▶ **DIRECTIVE**
Print the listing below exactly.
-- GIVEN DATA start --
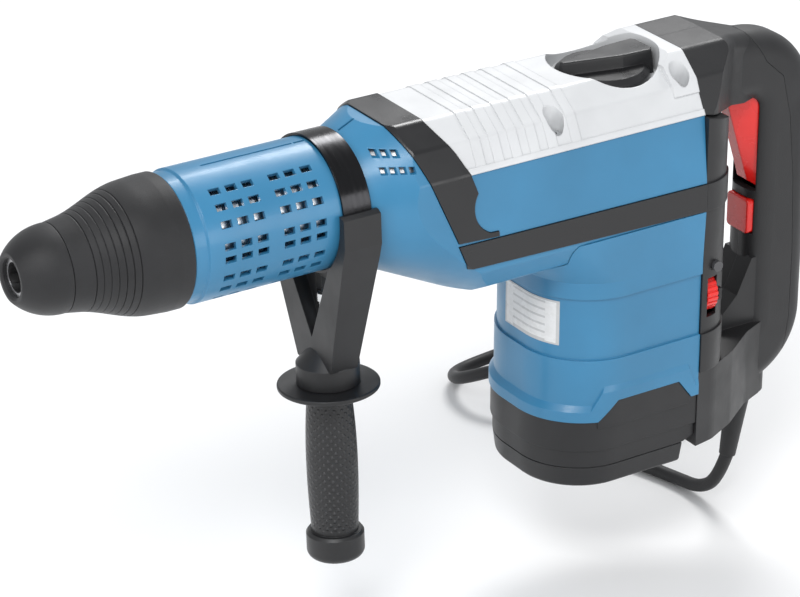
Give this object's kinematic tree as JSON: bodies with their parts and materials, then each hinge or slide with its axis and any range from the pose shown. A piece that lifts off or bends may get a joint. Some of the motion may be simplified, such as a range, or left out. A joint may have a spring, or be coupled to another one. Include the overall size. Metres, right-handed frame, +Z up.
{
  "type": "electric rotary demolition hammer",
  "caption": "Corded rotary and demolition hammer with a side handle clamp, D handle, twist locking chuck, crank driven hammer mechanism and motor in a lower housing.",
  "frame": {"origin": "centre of the tool bore's mouth", "axes": "+X along the tool axis towards the rear handle, +Z up, -Y the operator's left side, where the side handle's clamp leans"},
  "size_m": [0.616, 0.3277, 0.3565],
  "materials": {
    "black_rubber": "satin",
    "hard_steel": "ground",
    "black_plastic": "fine grain",
    "spring_steel": "drawn",
    "gear_steel": "machined",
    "bearing_steel": "polished",
    "aluminium": "cast and machined",
    "laminated_iron": "laminated",
    "copper": "drawn copper",
    "carbon": "sintered graphite",
    "blue_plastic": "satin",
    "trim_plastic": "satin",
    "white_plastic": "satin",
    "screw_steel": "zinc plated",
    "label_white": "printed film",
    "red_plastic": "gloss",
    "lamp_lens": "smoked",
    "cord_rubber": "matt",
    "strap_steel": "black oxide, polished",
    "grip_plastic": "dotted grip"
  },
  "bodies": {
    "housing": {"spindle_bearings": "bearing_steel", "gear_bearings": "bearing_steel", "armature_bearings": "bearing_steel", "stator": "laminated_iron", "field_coils": "copper", "brush_holders": "copper", "carbon_brushes": "carbon", "front_collar": "blue_plastic", "gearbox_barrel": "aluminium", "gearbox_casting": "aluminium", "bearing_plate": "aluminium", "gear_shell": "blue_plastic", "front_band": "trim_plastic", "top_cover": "white_plastic", "cover_screws": "screw_steel", "side_strips": "trim_plastic", "motor_housing": "blue_plastic", "rating_label": "label_white", "base_cap": "black_plastic", "rear_cover": "black_plastic", "service_lamp": "lamp_lens", "handle_left": "black_plastic", "handle_right": "black_plastic", "handle_soft_grip": "black_rubber", "switch_module": "black_plastic", "cord_sleeve": "cord_rubber", "cord_tube": "cord_rubber", "cord_coil": "cord_rubber", "plug": "cord_rubber"},
    "spindle": {"dust_cap": "black_rubber", "tool_holder": "hard_steel", "hammer_tube": "hard_steel", "bevel_ring_gear": "gear_steel"},
    "sleeve": {"locking_sleeve": "black_plastic", "sleeve_spring": "spring_steel"},
    "pin_upper": {"locking_pin_upper": "hard_steel"},
    "pin_lower": {"locking_pin_lower": "hard_steel"},
    "bolt": {"impact_bolt": "hard_steel"},
    "striker": {"striker": "hard_steel"},
    "piston": {"piston": "aluminium", "wrist_pin": "hard_steel", "connecting_rod": "aluminium"},
    "crank": {"crankshaft": "gear_steel", "crank_gear": "gear_steel"},
    "bevel_shaft": {"bevel_pinion_shaft": "gear_steel", "bevel_spur_gear": "gear_steel"},
    "armature": {"armature_shaft": "gear_steel", "armature_core": "laminated_iron", "commutator": "copper", "cooling_fan": "black_plastic"},
    "selector": {"selector_knob": "trim_plastic", "selector_shaft": "hard_steel"},
    "dial": {"speed_dial": "red_plastic"},
    "trigger": {"trigger": "red_plastic"},
    "lock": {"lock_button": "red_plastic"},
    "side_mount": {"clamp_strap": "strap_steel", "side_bracket": "black_plastic"},
    "side_grip": {"guard_disc": "black_plastic", "side_grip": "grip_plastic", "clamp_bolt": "screw_steel"}
  },
  "joints": [
    {"name": "crank_spin", "type": "hinge", "parent": "housing", "child": "crank", "pos_m": [0.35575, 0, -0.05], "axis": [0, 0, 1], "continuous": true},
    {"name": "bevel_shaft_spin", "type": "hinge", "parent": "housing", "child": "bevel_shaft", "pos_m": [0.2995, 0, -0.05], "axis": [0, 0, 1], "continuous": true},
    {"name": "armature_spin", "type": "hinge", "parent": "housing", "child": "armature", "pos_m": [0.392, 0, -0.12], "axis": [0, 0, 1], "continuous": true},
    {"name": "spindle_spin", "type": "hinge", "parent": "housing", "child": "spindle", "pos_m": [0.1, 0, 0], "axis": [1, 0, 0], "continuous": true},
    {"name": "sleeve_slide", "type": "slide", "parent": "spindle", "child": "sleeve", "axis": [1, 0, 0], "range_m": [0, 0.0075], "stiffness_N_per_m": 2500, "springref_m": -0.004, "deforming": ["sleeve_spring"]},
    {"name": "upper_pin_slide", "type": "slide", "parent": "spindle", "child": "pin_upper", "axis": [0, 0, 1], "range_m": [0, 0.00225]},
    {"name": "lower_pin_slide", "type": "slide", "parent": "spindle", "child": "pin_lower", "axis": [0, 0, -1], "range_m": [0, 0.00225]},
    {"name": "bolt_slide", "type": "slide", "parent": "spindle", "child": "bolt", "axis": [1, 0, 0], "range_m": [-0.002, 0.01]},
    {"name": "striker_slide", "type": "slide", "parent": "spindle", "child": "striker", "axis": [1, 0, 0], "range_m": [-0.012, 0.01]},
    {"name": "piston_slide", "type": "slide", "parent": "housing", "child": "piston", "axis": [1, 0, 0], "range_m": [-0.03, 0]},
    {"name": "selector_turn", "type": "hinge", "parent": "housing", "child": "selector", "pos_m": [0.405, 0, 0.035], "axis": [0, 0, 1], "range_deg": [-90, 0]},
    {"name": "speed_dial_turn", "type": "hinge", "parent": "housing", "child": "dial", "pos_m": [0.456, -0.0419, -0.107], "axis": [1, 0, 0], "range_deg": [-135, 135]},
    {"name": "trigger_pull", "type": "hinge", "parent": "housing", "child": "trigger", "pos_m": [0.528, 0, -0.06], "axis": [0, 1, 0], "range_deg": [0, 9], "stiffness_Nm_per_rad": 1.2, "springref_deg": -6.88},
    {"name": "lock_button_press", "type": "slide", "parent": "housing", "child": "lock", "axis": [1, 0, 0], "range_m": [0, 0.003], "stiffness_N_per_m": 900, "springref_m": -0.002},
    {"name": "side_handle_swing", "type": "hinge", "parent": "housing", "child": "side_mount", "pos_m": [0.2015, 0, 0], "axis": [1, 0, 0], "continuous": true},
    {"name": "side_grip_turn", "type": "hinge", "parent": "side_mount", "child": "side_grip", "pos_m": [0.2015, -0.00733, -0.11978], "axis": [0, 0.061, 0.9981], "continuous": true}
  ],
  "couplings": [
    {"joint": "bevel_shaft_spin", "follows": "crank_spin", "ratio": -1.25},
    {"joint": "armature_spin", "follows": "crank_spin", "ratio": -6.25},
    {"joint": "spindle_spin", "follows": "crank_spin", "ratio": 0.36585},
    {"joint": "upper_pin_slide", "follows": "sleeve_slide", "ratio": 0.3},
    {"joint": "lower_pin_slide", "follows": "sleeve_slide", "ratio": 0.3}
  ]
}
-- GIVEN DATA end --
▶ **REPLY**
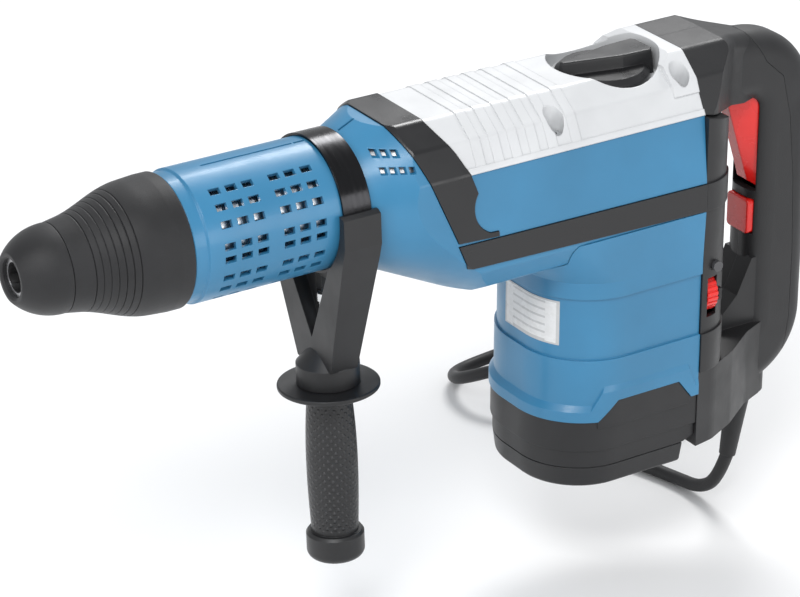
Give this object's kinematic tree as JSON: bodies with their parts and materials, then each hinge or slide with its axis and any range from the pose shown. A piece that lifts off or bends may get a joint. Some of the motion may be simplified, such as a range, or left out. A joint may have a spring, or be coupled to another one. Include the overall size. Metres, right-handed frame, +Z up.
{
  "type": "electric rotary demolition hammer",
  "caption": "Corded rotary and demolition hammer with a side handle clamp, D handle, twist locking chuck, crank driven hammer mechanism and motor in a lower housing.",
  "frame": {"origin": "centre of the tool bore's mouth", "axes": "+X along the tool axis towards the rear handle, +Z up, -Y the operator's left side, where the side handle's clamp leans"},
  "size_m": [0.616, 0.3277, 0.3565],
  "materials": {
    "black_rubber": "satin",
    "hard_steel": "ground",
    "black_plastic": "fine grain",
    "spring_steel": "drawn",
    "gear_steel": "machined",
    "bearing_steel": "polished",
    "aluminium": "cast and machined",
    "laminated_iron": "laminated",
    "copper": "drawn copper",
    "carbon": "sintered graphite",
    "blue_plastic": "satin",
    "trim_plastic": "satin",
    "white_plastic": "satin",
    "screw_steel": "zinc plated",
    "label_white": "printed film",
    "red_plastic": "gloss",
    "lamp_lens": "smoked",
    "cord_rubber": "matt",
    "strap_steel": "black oxide, polished",
    "grip_plastic": "dotted grip"
  },
  "bodies": {
    "housing": {"spindle_bearings": "bearing_steel", "gear_bearings": "bearing_steel", "armature_bearings": "bearing_steel", "stator": "laminated_iron", "field_coils": "copper", "brush_holders": "copper", "carbon_brushes": "carbon", "front_collar": "blue_plastic", "gearbox_barrel": "aluminium", "gearbox_casting": "aluminium", "bearing_plate": "aluminium", "gear_shell": "blue_plastic", "front_band": "trim_plastic", "top_cover": "white_plastic", "cover_screws": "screw_steel", "side_strips": "trim_plastic", "motor_housing": "blue_plastic", "rating_label": "label_white", "base_cap": "black_plastic", "rear_cover": "black_plastic", "service_lamp": "lamp_lens", "handle_left": "black_plastic", "handle_right": "black_plastic", "handle_soft_grip": "black_rubber", "switch_module": "black_plastic", "cord_sleeve": "cord_rubber", "cord_tube": "cord_rubber", "cord_coil": "cord_rubber", "plug": "cord_rubber"},
    "spindle": {"dust_cap": "black_rubber", "tool_holder": "hard_steel", "hammer_tube": "hard_steel", "bevel_ring_gear": "gear_steel"},
    "sleeve": {"locking_sleeve": "black_plastic", "sleeve_spring": "spring_steel"},
    "pin_upper": {"locking_pin_upper": "hard_steel"},
    "pin_lower": {"locking_pin_lower": "hard_steel"},
    "bolt": {"impact_bolt": "hard_steel"},
    "striker": {"striker": "hard_steel"},
    "piston": {"piston": "aluminium", "wrist_pin": "hard_steel", "connecting_rod": "aluminium"},
    "crank": {"crankshaft": "gear_steel", "crank_gear": "gear_steel"},
    "bevel_shaft": {"bevel_pinion_shaft": "gear_steel", "bevel_spur_gear": "gear_steel"},
    "armature": {"armature_shaft": "gear_steel", "armature_core": "laminated_iron", "commutator": "copper", "cooling_fan": "black_plastic"},
    "selector": {"selector_knob": "trim_plastic", "selector_shaft": "hard_steel"},
    "dial": {"speed_dial": "red_plastic"},
    "trigger": {"trigger": "red_plastic"},
    "lock": {"lock_button": "red_plastic"},
    "side_mount": {"clamp_strap": "strap_steel", "side_bracket": "black_plastic"},
    "side_grip": {"guard_disc": "black_plastic", "side_grip": "grip_plastic", "clamp_bolt": "screw_steel"}
  },
  "joints": [
    {"name": "crank_spin", "type": "hinge", "parent": "housing", "child": "crank", "pos_m": [0.35575, 0, -0.05], "axis": [0, 0, 1], "continuous": true},
    {"name": "bevel_shaft_spin", "type": "hinge", "parent": "housing", "child": "bevel_shaft", "pos_m": [0.2995, 0, -0.05], "axis": [0, 0, 1], "continuous": true},
    {"name": "armature_spin", "type": "hinge", "parent": "housing", "child": "armature", "pos_m": [0.392, 0, -0.12], "axis": [0, 0, 1], "continuous": true},
    {"name": "spindle_spin", "type": "hinge", "parent": "housing", "child": "spindle", "pos_m": [0.1, 0, 0], "axis": [1, 0, 0], "continuous": true},
    {"name": "sleeve_slide", "type": "slide", "parent": "spindle", "child": "sleeve", "axis": [1, 0, 0], "range_m": [0, 0.0075], "stiffness_N_per_m": 2500, "springref_m": -0.004, "deforming": ["sleeve_spring"]},
    {"name": "upper_pin_slide", "type": "slide", "parent": "spindle", "child": "pin_upper", "axis": [0, 0, 1], "range_m": [0, 0.00225]},
    {"name": "lower_pin_slide", "type": "slide", "parent": "spindle", "child": "pin_lower", "axis": [0, 0, -1], "range_m": [0, 0.00225]},
    {"name": "bolt_slide", "type": "slide", "parent": "spindle", "child": "bolt", "axis": [1, 0, 0], "range_m": [-0.002, 0.01]},
    {"name": "striker_slide", "type": "slide", "parent": "spindle", "child": "striker", "axis": [1, 0, 0], "range_m": [-0.012, 0.01]},
    {"name": "piston_slide", "type": "slide", "parent": "housing", "child": "piston", "axis": [1, 0, 0], "range_m": [-0.03, 0]},
    {"name": "selector_turn", "type": "hinge", "parent": "housing", "child": "selector", "pos_m": [0.405, 0, 0.035], "axis": [0, 0, 1], "range_deg": [-90, 0]},
    {"name": "speed_dial_turn", "type": "hinge", "parent": "housing", "child": "dial", "pos_m": [0.456, -0.0419, -0.107], "axis": [1, 0, 0], "range_deg": [-135, 135]},
    {"name": "trigger_pull", "type": "hinge", "parent": "housing", "child": "trigger", "pos_m": [0.528, 0, -0.06], "axis": [0, 1, 0], "range_deg": [0, 9], "stiffness_Nm_per_rad": 1.2, "springref_deg": -6.88},
    {"name": "lock_button_press", "type": "slide", "parent": "housing", "child": "lock", "axis": [1, 0, 0], "range_m": [0, 0.003], "stiffness_N_per_m": 900, "springref_m": -0.002},
    {"name": "side_handle_swing", "type": "hinge", "parent": "housing", "child": "side_mount", "pos_m": [0.2015, 0, 0], "axis": [1, 0, 0], "continuous": true},
    {"name": "side_grip_turn", "type": "hinge", "parent": "side_mount", "child": "side_grip", "pos_m": [0.2015, -0.00733, -0.11978], "axis": [0, 0.061, 0.9981], "continuous": true}
  ],
  "couplings": [
    {"joint": "bevel_shaft_spin", "follows": "crank_spin", "ratio": -1.25},
    {"joint": "armature_spin", "follows": "crank_spin", "ratio": -6.25},
    {"joint": "spindle_spin", "follows": "crank_spin", "ratio": 0.36585},
    {"joint": "upper_pin_slide", "follows": "sleeve_slide", "ratio": 0.3},
    {"joint": "lower_pin_slide", "follows": "sleeve_slide", "ratio": 0.3}
  ]
}